I’ve seen a few vampire movies, and always been disappointed. I enjoyed Stoker’s book mostly for the writing style, the use of diaries and letters and newspaper articles to tell the story, interspersed with only occasional narrative. But the vampire is a metaphor for a life turned against God–perhaps the reason why some of the best modern vampire stories claim that the original vampire was not Vlad Dracula but Judas Iscariot, or Cain son of Eve. It gets its powers from the devil, from its devotion to evil.
Take the silly notion that a vampire could go out in the sun if he wore Ultraviolet Protection Factor 100 sunscreen–as if it were the ultraviolet light that mattered. God created the light, and divided it from the darkness, and called the light day and the darkness night. He made the sun to rule the day, the time when the world is filled with light. Vampires cannot go out in the day because they are creatures of darkness, and the sun who rules the day would destroy them with the light.
Gary Gygax got it right. In the original Advanced Dungeons & Dragons™ Monster Manual he wrote
Vampires recoil from strong garlic, the face of a mirror, or a cross (or several other holy symbols of lawful good).
It is perhaps peculiar that even in a universe in which Christianity did not exist its prime symbol was still potent against vampires, because they are ultimately creatures of evil. Interestingly one way to kill a vampire is to baptize it–to immerse it in cold running water, the method of baptism recommended in The Didache (The Teaching of the Twelve Apostles, second century record of church practice). It is the power of God and of trust, faith, belief in God that destroys creatures of evil, and vampires are a wonderful metaphor for this.
I admit that I don’t much care for undead as they are portrayed in modern movies and television and books (what’s with that sparkling?) However, I use them in my fantasy games, largely because they make decent enemies for my player characters and they fit in scenarios involving tombs, catacombs, crypts, or graveyards. However, in writing Verse Three, Chapter One: The First Multiverser Novel I used vampires as the enemy for one of my protagonists, and brought her back to that world to face vampires again in Old Verses New and finally in For Better or Verse. Her stand against the vampires showcased her faith in a powerful way, both in the action of the story and in the literary presentation of it. Vampires, used rightly, can be a powerful tool for highlighting the power of God.
So I’m recommending the use of the undead in your games, as metaphors for the godless and those who have turned against God. One of the most potent aspects of fantasy role playing games is their ability to pit the players against the powers of darkness and force their characters to rely on the power of the divine.

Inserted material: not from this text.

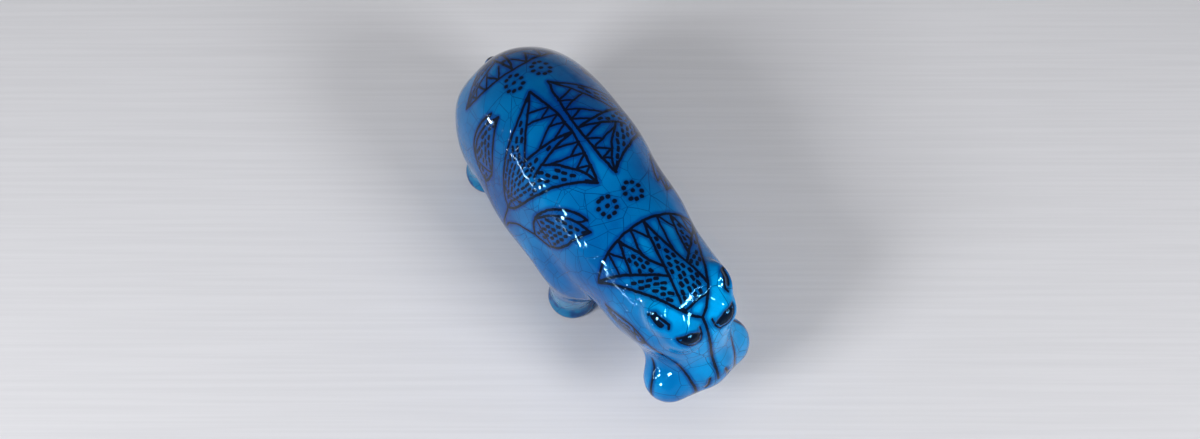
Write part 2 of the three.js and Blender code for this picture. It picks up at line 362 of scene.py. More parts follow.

Previous article: Believing Balance.
Next article: Victims.
Bryan Ray
I think the Twilight novels work at least a little better if you replace ‘vampire’ with ‘fae.’ Creatures of Faerie are permitted to sparkle, to have melodramatic romantic entanglements, and some of them do still drink blood.
While I generally agree that modern vampire stories lack theological weight, there’s still some good story to be had there. The TV shows Buffy the Vampire Slayer and Angel, for instance, explored some interesting themes with the ‘good’ vampires Angel and Spike. Is evil purely a matter of what we do, or is it who we are? If we change, how much responsibility do we still bear for the sins of the past? How do we learn to forgive those who have done us harm? How do we relate to them after they’ve been regenerated?
White Wolf games, played properly, present us with the dilemma of learning to live in a state where everything we do to survive makes us a little more monstrous. How do we live in this fallen world without allowing it to taint us? Granted, I’ve not encountered many players who really Embrace that theme, but it’s there and, in my opinion, foundational to the game.
It’s true that these aren’t stories about the dichotomy of good and evil that earlier vampire myths gave us, but that doesn’t mean the modern takes are devoid of meaning useful to Christians.
#426: A Christian View of Horror | mark Joseph "young"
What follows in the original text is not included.